• **Problem**: Everything from the line containing "with Locations(blade *" through the line containing "imported = [obj" should be repeated exactly, and nothing else from the data.

• **Information supplied**:
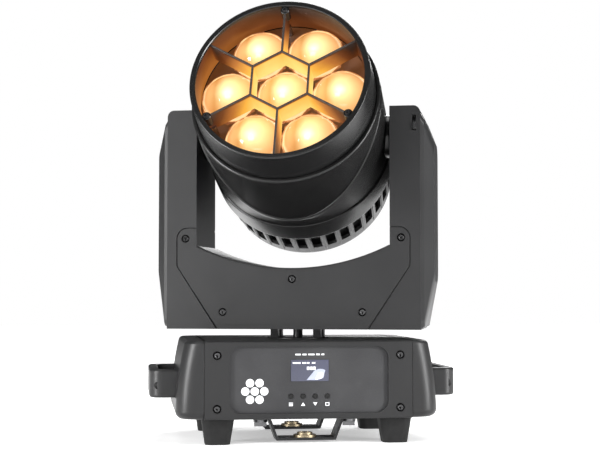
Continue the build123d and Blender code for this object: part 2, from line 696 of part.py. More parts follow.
with BuildPart() as tilt_lock:
    lock_x, lock_z = LOCK_SLOT
    block((lock_x - 1.8, lock_x + 1.8), (YOKE_FRONT - 1.6, YOKE_FRONT + 6.6), (lock_z - 8, lock_z + 1))
    block((lock_x - 5, lock_x + 5), (YOKE_FRONT + 6.6, YOKE_FRONT + 8.6), (lock_z - 10, lock_z + 3))
write(tilt_lock.part, "tilt_lock", YOKE_PLACE)


# ---------------------------------------------------------------- head shells
def ring_point(radius, angle):
    """A point on a ring of this radius about the beam axis."""
    return (radius * cos(radians(angle)), radius * sin(radians(angle)))


def behind_seam(lift):
    """A block that fills the head behind the seam between its two barrel shells."""
    steps = [(x, SEAM_LOW + lift + SEAM_RISE * (x / SEAM_HALF) ** 2) for x in range(-120, 121, 20)]
    with BuildSketch(facing_front(130)) as side_view:
        with BuildLine():
            Spline(*steps)
            Polyline(steps[-1], (120, -140), (-120, -140), steps[0])
        make_face()
    return side_view.sketch


with BuildPart() as front_bezel:
    turned(
        [
            (RIM_INNER, RIM_Z),
            (RIM_RADIUS - 1, RIM_Z),
            (RIM_RADIUS, RIM_Z - 1),
            (BEZEL_RADIUS, 96),
            (BEZEL_RADIUS, BEZEL_BACK),
            (101, BEZEL_BACK),
            (99, 104),
            (99, BAFFLE_FRONT),
            (RIM_INNER, BAFFLE_FRONT),
        ]
    )
write(front_bezel.part, "front_bezel", HEAD_PLACE)

with BuildPart() as hex_baffle:
    turned([(96, 104), (98.8, 104), (98.8, BAFFLE_FRONT), (96, BAFFLE_FRONT)])
    with BuildSketch(Plane.XY.offset(BAFFLE_BACK)):
        RegularPolygon(HEX_RADIUS + 1.1, 6, rotation=30)
        RegularPolygon(HEX_RADIUS - 1.1, 6, rotation=30, mode=Mode.SUBTRACT)
        for angle in HEX_ANGLES:
            with Locations(Location((*ring_point((HEX_RADIUS + 97) / 2, angle), 0), (0, 0, angle))):
                Rectangle(97 - HEX_RADIUS, 2)
    extrude(amount=BAFFLE_FRONT - BAFFLE_BACK)
    for angle in BOSS_ANGLES:
        rod(5, (BAFFLE_BACK, BAFFLE_FRONT), ring_point(RAIL_RING, angle))
write(hex_baffle.part, "hex_baffle", HEAD_PLACE)

with BuildPart() as bezel_screws:
    for angle in BOSS_ANGLES:
        rod(3.4, (BAFFLE_FRONT, BAFFLE_FRONT + 2.2), ring_point(RAIL_RING, angle))
write(bezel_screws.part, "bezel_screws", HEAD_PLACE)

with BuildPart() as front_barrel_shell:
    turned(BARREL_OUTLINE)
    extrude(behind_seam(SEAM_GAP), amount=260, mode=Mode.SUBTRACT)
write(front_barrel_shell.part, "front_barrel_shell", HEAD_PLACE)



def shelf(rim):
    """The inner ring that carries the heatsink and the zoom rails, out to this radius."""
    inner = HEATSINK_RADIUS - 4
    turned([(inner, SHELF_Z), (rim, SHELF_Z), (rim, SHELF_Z + SHEET), (inner, SHELF_Z + SHEET)])


with BuildPart() as rear_barrel_shell:
    turned(BARREL_OUTLINE)
    shelf(BARREL_RADIUS - 2)
    extrude(behind_seam(0), amount=260, mode=Mode.INTERSECT)
    shelf(SHELF_RIM)
    bar_along_x(AXLE_RADIUS + 0.2, (-130, 130), 0, 0, mode=Mode.SUBTRACT)
    for angle in BOSS_ANGLES:
        rod(RAIL_RADIUS, (SHELF_Z - 1, SHELF_Z + 5), ring_point(RAIL_RING, angle), mode=Mode.SUBTRACT)
write(rear_barrel_shell.part, "rear_barrel_shell", HEAD_PLACE)

with BuildPart() as tail_grille:
    turned(
        [
            (0, TAIL_BACK),
            (TAIL_END_RADIUS - 9, TAIL_BACK),
            (TAIL_END_RADIUS - 2.5, TAIL_BACK + 3),
            (TAIL_END_RADIUS, TAIL_BACK + 9),
            (TAIL_RADIUS, BARREL_BACK),
            (TAIL_RADIUS - 4, BARREL_BACK),
            (TAIL_END_RADIUS - 4, TAIL_BACK + 9),
            (TAIL_END_RADIUS - 9, TAIL_BACK + 4),
            (0, TAIL_BACK + 4),
        ]
    )
    with Locations((0, 0, -72)):
        with PolarLocations(TAIL_RADIUS, TAIL_SLOTS):
            Box(20, 10, 32, mode=Mode.SUBTRACT)
    with Locations((0, 0, TAIL_BACK)):
        with PolarLocations(62, 16):
            Box(46, 7, 20, mode=Mode.SUBTRACT)
write(tail_grille.part, "tail_grille", HEAD_PLACE)

# ---------------------------------------------------------------- head optics and cooling
with BuildPart() as heatsink:
    rod(HEATSINK_RADIUS, (42, SHELF_Z))
    for x in range(-66, 67, 12):
        reach = sqrt(70**2 - x**2)
        block((x - 1.2, x + 1.2), (-reach, reach), (-20, 42))
write(heatsink.part, "heatsink", HEAD_PLACE)

with BuildPart() as light_board:
    rod(HEATSINK_RADIUS - 5, (SHELF_Z, SHELF_Z + 1.6))
    for centre in LENS_CENTRES:
        with Locations((*centre, SHELF_Z + 2.8)):
            Box(9, 9, 2.4)
write(light_board.part, "light_board", HEAD_PLACE)

with BuildPart() as lens_carriage:
    rod(CARRIAGE_RADIUS, (LENS_SEAT - 3, LENS_SEAT))
    for centre in LENS_CENTRES:
        rod(26, (80, 100), centre, mode=Mode.SUBTRACT)
    for angle in BOSS_ANGLES[1:]:
        rod(RAIL_RADIUS + 3.5, (LENS_SEAT - 12, LENS_SEAT - 3), ring_point(RAIL_RING, angle))
        rod(RAIL_RADIUS + RUNNING, (70, 100), ring_point(RAIL_RING, angle), mode=Mode.SUBTRACT)
    rod(SCREW_RADIUS + CLEAR, (70, 100), ring_point(RAIL_RING, 90), mode=Mode.SUBTRACT)
write(lens_carriage.part, "lens_carriage", HEAD_PLACE)

with BuildPart() as lenses:
    with BuildSketch(Plane.XZ):
        with BuildLine():
            Polyline((0, LENS_APEX), (0, 74), (9, 74), (23, LENS_SEAT - 3), (25.6, LENS_SEAT - 3))
            Polyline((25.6, LENS_SEAT - 3), (25.6, LENS_SEAT), (LENS_RADIUS, LENS_SEAT))
            Line((LENS_RADIUS, LENS_SEAT), (LENS_RADIUS, LENS_SEAT + 2))
            ThreePointArc((LENS_RADIUS, LENS_SEAT + 2), DOME_MIDDLE, (0, LENS_APEX))
            Line((0, LENS_APEX), (0, 74))
        make_face()
    revolve(axis=Axis.Z)
    one_lens = lenses.part
    with Locations(*LENS_CENTRES[1:]):
        add(one_lens)
write(lenses.part, "lenses", HEAD_PLACE)

with BuildPart() as zoom_screw:
    rod(SCREW_RADIUS, (SHELF_Z + 0.5, 108), ring_point(RAIL_RING, 90))
write(zoom_screw.part, "zoom_screw", HEAD_PLACE)

with BuildPart() as zoom_rails:
    for angle in BOSS_ANGLES[1:]:
        rod(RAIL_RADIUS, (SHELF_Z, BAFFLE_BACK), ring_point(RAIL_RING, angle))
    block((-12, 12), (HEATSINK_RADIUS + 1, HEATSINK_RADIUS + 25), (22, SHELF_Z))
write(zoom_rails.part, "zoom_rails_and_motor", HEAD_PLACE)

with BuildPart() as tilt_axles:
    for side in (-1, 1):
        bar_along_x(24, sorted((side * 100, side * 103.5)), 0, 0)
        bar_along_x(AXLE_RADIUS, sorted((side * 103.5, side * 134)), 0, 0)
    bar_along_x(TILT_PULLEY_RADIUS, (near_x - 1, far_x + 1), 0, 0)
    bar_along_x(5, (-140, 140), 0, 0, mode=Mode.SUBTRACT)
write(tilt_axles.part, "tilt_axles", HEAD_PLACE)

with BuildPart() as fan_frame:
    block((-47, 47), (-47, 47), (FAN_BACK, FAN_FRONT))
    rod(FAN_HOLE, (FAN_BACK - 1, FAN_FRONT + 1), mode=Mode.SUBTRACT)
    rod(15, (FAN_FRONT - 3, FAN_FRONT))
    with BuildSketch(Plane.XY.offset(FAN_FRONT - 3)):
        Rectangle(90, 5)
        Rectangle(5, 90)
    extrude(amount=3)
    rod(2, (FAN_BACK + 2, FAN_FRONT - 3))
write(fan_frame.part, "fan_frame", HEAD_PLACE)

with BuildPart() as fan_rotor:
    rod(16, (FAN_BACK + 1, FAN_FRONT - 4))
    for k in range(7):
        blade = Location((*ring_point(28, k * 360 / 7), (FAN_BACK + FAN_FRONT - 3) / 2), (0, 0, k * 360 / 7))
        with Locations(blade * Location((0, 0, 0), (38, 0, 0))):
            Box(27, 20, 1.8)
    rod(2 + RUNNING, (FAN_BACK - 1, FAN_FRONT), mode=Mode.SUBTRACT)
write(fan_rotor.part, "fan_rotor", HEAD_PLACE)
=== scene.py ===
import json
from math import acos, atan2, cos, degrees, pi, radians, sin, sqrt

import bmesh
import bpy
from mathutils import Matrix, Vector


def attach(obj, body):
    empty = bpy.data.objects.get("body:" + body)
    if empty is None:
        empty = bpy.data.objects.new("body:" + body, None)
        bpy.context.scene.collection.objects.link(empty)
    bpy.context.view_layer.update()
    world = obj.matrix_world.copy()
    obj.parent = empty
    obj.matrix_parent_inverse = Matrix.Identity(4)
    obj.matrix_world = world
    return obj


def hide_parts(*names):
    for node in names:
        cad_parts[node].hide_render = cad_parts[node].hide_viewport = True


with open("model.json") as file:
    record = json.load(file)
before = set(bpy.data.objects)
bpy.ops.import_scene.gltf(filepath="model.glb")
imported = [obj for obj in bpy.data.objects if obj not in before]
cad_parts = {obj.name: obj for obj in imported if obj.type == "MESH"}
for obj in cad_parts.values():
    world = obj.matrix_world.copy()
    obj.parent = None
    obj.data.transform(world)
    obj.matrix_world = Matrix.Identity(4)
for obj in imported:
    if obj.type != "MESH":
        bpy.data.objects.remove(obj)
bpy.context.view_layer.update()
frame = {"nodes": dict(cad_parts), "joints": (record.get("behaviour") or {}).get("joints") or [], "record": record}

MM = 0.001
scene = bpy.context.scene

# ---------------------------------------------------------------- frames taken from the joints
joints = {joint["name"]: joint for joint in frame["joints"]}
TILT_AXIS = Vector(joints["tilt"]["axis"]).normalized()
BEAM = Vector(joints["zoom"]["axis"]).normalized()
PIVOT = Vector(joints["tilt"]["pos_m"])
BASE = Matrix.Identity(4)
YOKE = Matrix.Rotation(atan2(TILT_AXIS.y, TILT_AXIS.x), 4, "Z")
HEAD = Matrix((TILT_AXIS, BEAM.cross(TILT_AXIS), BEAM)).transposed().to_4x4()
HEAD.translation = PIVOT


def local_box(node, place=BASE):
    """A CAD node's lowest and highest corners in a turned frame, in millimetres."""
    back = place.inverted()
    points = [back @ vertex.co for vertex in frame["nodes"][node].data.vertices]
    low = Vector(min(point[i] for point in points) for i in range(3)) / MM
    high = Vector(max(point[i] for point in points) for i in range(3)) / MM
    return low, high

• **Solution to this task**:
        with Locations(blade * Location((0, 0, 0), (38, 0, 0))):
            Box(27, 20, 1.8)
    rod(2 + RUNNING, (FAN_BACK - 1, FAN_FRONT), mode=Mode.SUBTRACT)
write(fan_rotor.part, "fan_rotor", HEAD_PLACE)
=== scene.py ===
import json
from math import acos, atan2, cos, degrees, pi, radians, sin, sqrt

import bmesh
import bpy
from mathutils import Matrix, Vector


def attach(obj, body):
    empty = bpy.data.objects.get("body:" + body)
    if empty is None:
        empty = bpy.data.objects.new("body:" + body, None)
        bpy.context.scene.collection.objects.link(empty)
    bpy.context.view_layer.update()
    world = obj.matrix_world.copy()
    obj.parent = empty
    obj.matrix_parent_inverse = Matrix.Identity(4)
    obj.matrix_world = world
    return obj


def hide_parts(*names):
    for node in names:
        cad_parts[node].hide_render = cad_parts[node].hide_viewport = True


with open("model.json") as file:
    record = json.load(file)
before = set(bpy.data.objects)
bpy.ops.import_scene.gltf(filepath="model.glb")
imported = [obj for obj in bpy.data.objects if obj not in before]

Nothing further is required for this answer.